Eugenio George dio su último remate a la vida el 31 de mayo de 2014. Esa noche, el padre de las Espectaculares Morenas del Caribe no aconsejó sobre la táctica segura para ganar un set, tampoco dirigió un entrenamiento ni cambió jugadora alguna en el momento preciso. Solo cerró los ojos para que el voleibol mundial se levantara sobre su historia, su leyenda, su ejemplo.
Eugenio, como preferían decirles, falleció a los 81 años con la obra mejor tallada sobre un taraflex y una net. Todo su conocimiento y sabiduría lo puso en función de una Cuba que saltó a la gloria mundial en Leningrado 1978, cuando nadie pensó que podría derrotar a las casi invencibles soviéticas y japonesas. Años antes, las primeras Morenas, se habían convertido en las dueñas del nivel centroamericano y panamericano.
Tres oros olímpicos, dos coronas universales, cuatro títulos en Copas del Mundo y un doblón dorado en Grand Prix lo convertirían por derecho en el director imprescindible, el mejor entrenador de voleibol del siglo XX, en un Dios de la cancha. Y lo será siempre.
Fundó la Escuela Cubana que fundó bajo conceptos inamovibles, pero exitosos como la fórmula 4-2, que en realidad muchos resumían en seis atacadoras, por la ofensiva endemoniada que imprimía también la pareja de pasadoras.
Quizás lo más enigmático de Eugenio era precisamente su capacidad de resistir en una silla tantos remates, bloqueos, pases, saques y defensas fallidas sin que su corazón sufriera de infarto o su rostro mostrara desaliento. Dirigir a tres generaciones de mujeres, con la dulzura y la fuerza que exige el deporte y las féminas, sentó cátedra de inteligencia, humildad y confianza.
Sus hijas sumaron más de un centenar, aunque Mercedes Pérez, Ana Ibis Díaz, Mercedes Pomares, Imilsis Téllez, Josefina Capote, Nancy González, Tania Ortiz, Magalys Carvajal, Mireya Luis, Yumilka Ruiz, Zoila Barrios, Ana Ibis Fernández, Regla Torres, Marlenis Costa, Lily Izquierdo y Regla Bell, por solo citar algunas, no se cansaron de ponderar sus virtudes como el padre que les enseñó a conducirse en la vida, más allá de hacerlas campeonas.
Todavía están frescas las anécdotas de cómo rechazó dirigir por cifras millonarias en otros países bajo el argumento de que “no enfrentaría nunca a las selecciones cubanas desde el banco contrario”; o la vez que le pidió a Mireya que le comprara un par de zapatos para su nieta en una tienda que ya había cerrado en China; o mejor aún, la ocasión en que todas las Morenas le pusieron en su cuello las medallas olímpicas y lo cargaban y abrazaban sin parar, como si no importaran sus 67 años.

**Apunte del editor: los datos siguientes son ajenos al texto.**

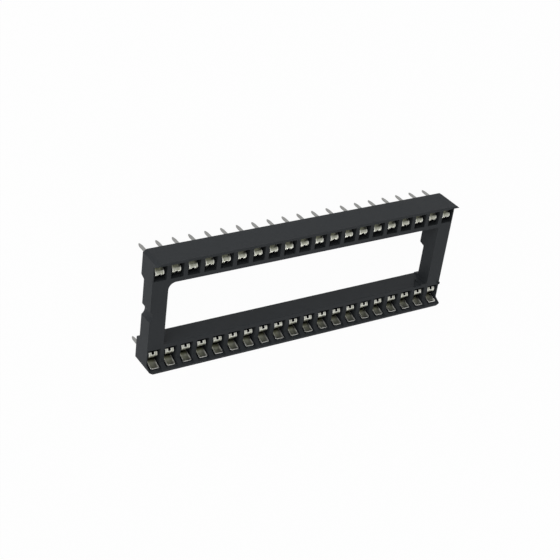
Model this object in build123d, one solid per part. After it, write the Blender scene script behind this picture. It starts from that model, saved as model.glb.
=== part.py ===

Una enfermedad terminal, el cáncer que no perdona a triunfadores, premiados, buenos e ilustres, le privó de seguir aportando al renacer del voleibol cubano. Había asumido la dirección de la Federación Nacional por honor, aunque su salud decía lo contrario. Desde allí lanzó otra vez la idea fundacional: “esto hay que amarlo mucho para que lleguen después los remates”.
Desde ese mismo instante le echamos de menos, como si faltara el amigo mayor, el más fiel de todos los amigos del voleibol cubano.